Friday, November 2, 2007

Things which are self-evident

Being Aspie means having a rule-bound life. There are certain areas where I just access the "program" in my mind and the job is taken care of. For instance, if I am going to drive to a city north of my city, I access that program with its set of rules, and I don't really have to think about what I am doing--I know which lane to be in and while I pay attention for things that are out of the ordinary, I know I'm not going to surprise anyone by switching lanes at the last minute because I'm following my program for that destination.

But it also means expecting other people to follow the rules. How many times have my husband and I been on a walk, and I start crossing the street in front of a car (not directly--there's some distance). He tries to stop me and I say, "but there's a stop sign there." The stop sign is sufficient for me. That person is going to stop. But NT's don't always follow the rules and I forget that.

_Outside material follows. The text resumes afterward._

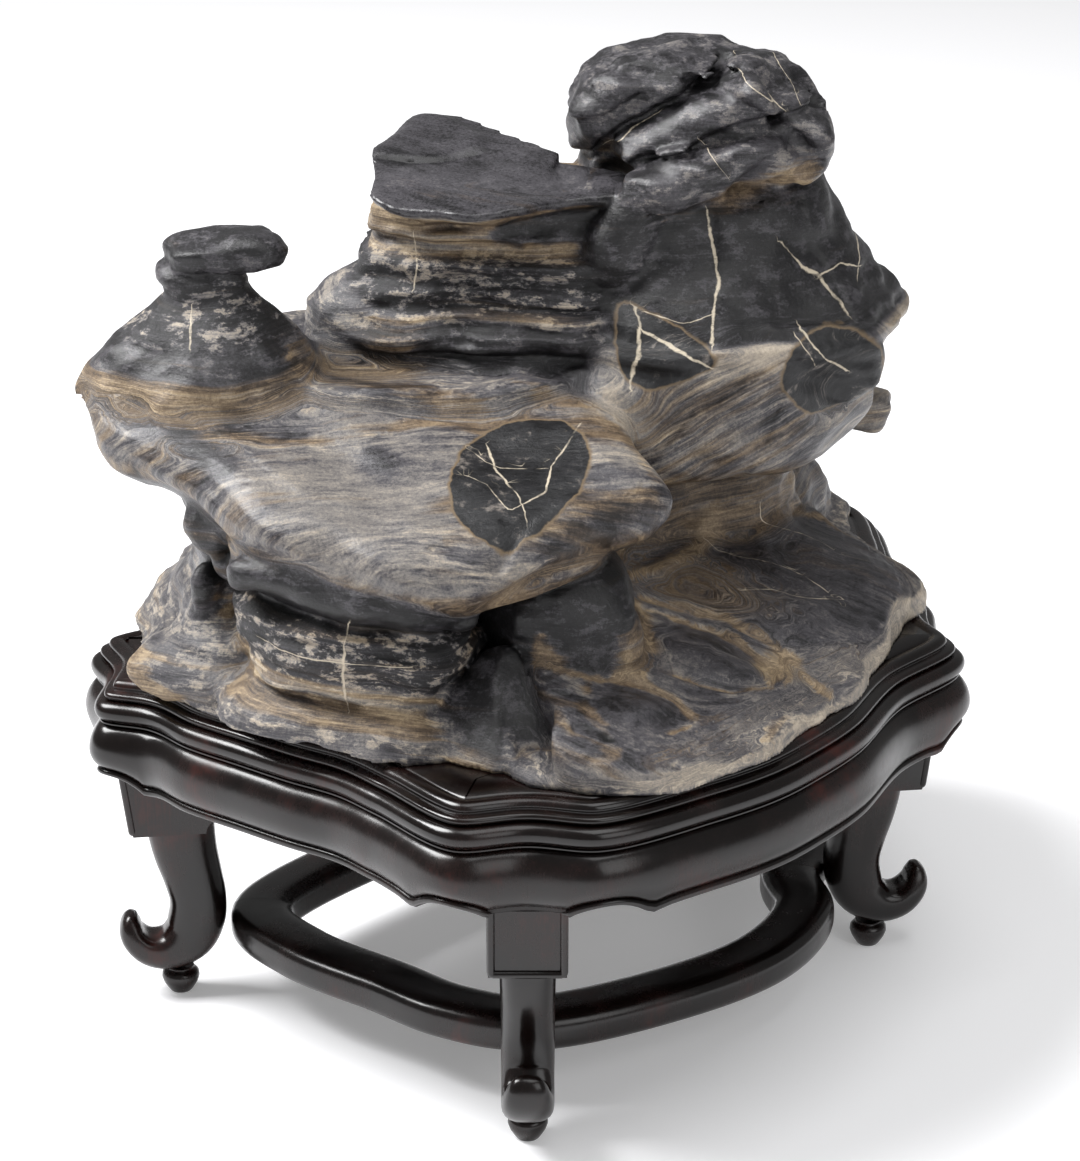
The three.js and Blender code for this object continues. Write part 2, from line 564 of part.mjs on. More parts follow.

There is another place where the lack of NT rule following irritates me, and that's when a set of ideas leads to some really obvious (to me) implications. Take teaching, for instance, which is what I do. If a theory that I adhere to, such as constructivism, suggests that students need to be involved in their own education, then why are we shoving a curriculum down people's throats. If we think that tests are basically bad forms of assessment (in my semiotic perspective, tests are unusually poor representations of a person's knowledge or ability to do something), then why are we testing, for goodness sake??

This tends to make me a bit iconoclastic and also I'm sure I'm not that easy to deal with because my attitude is, if you can't even try to live up to your ideals (which I read as rules) then why have them? I'm trying to be patient. But others would say that I'm simply trying.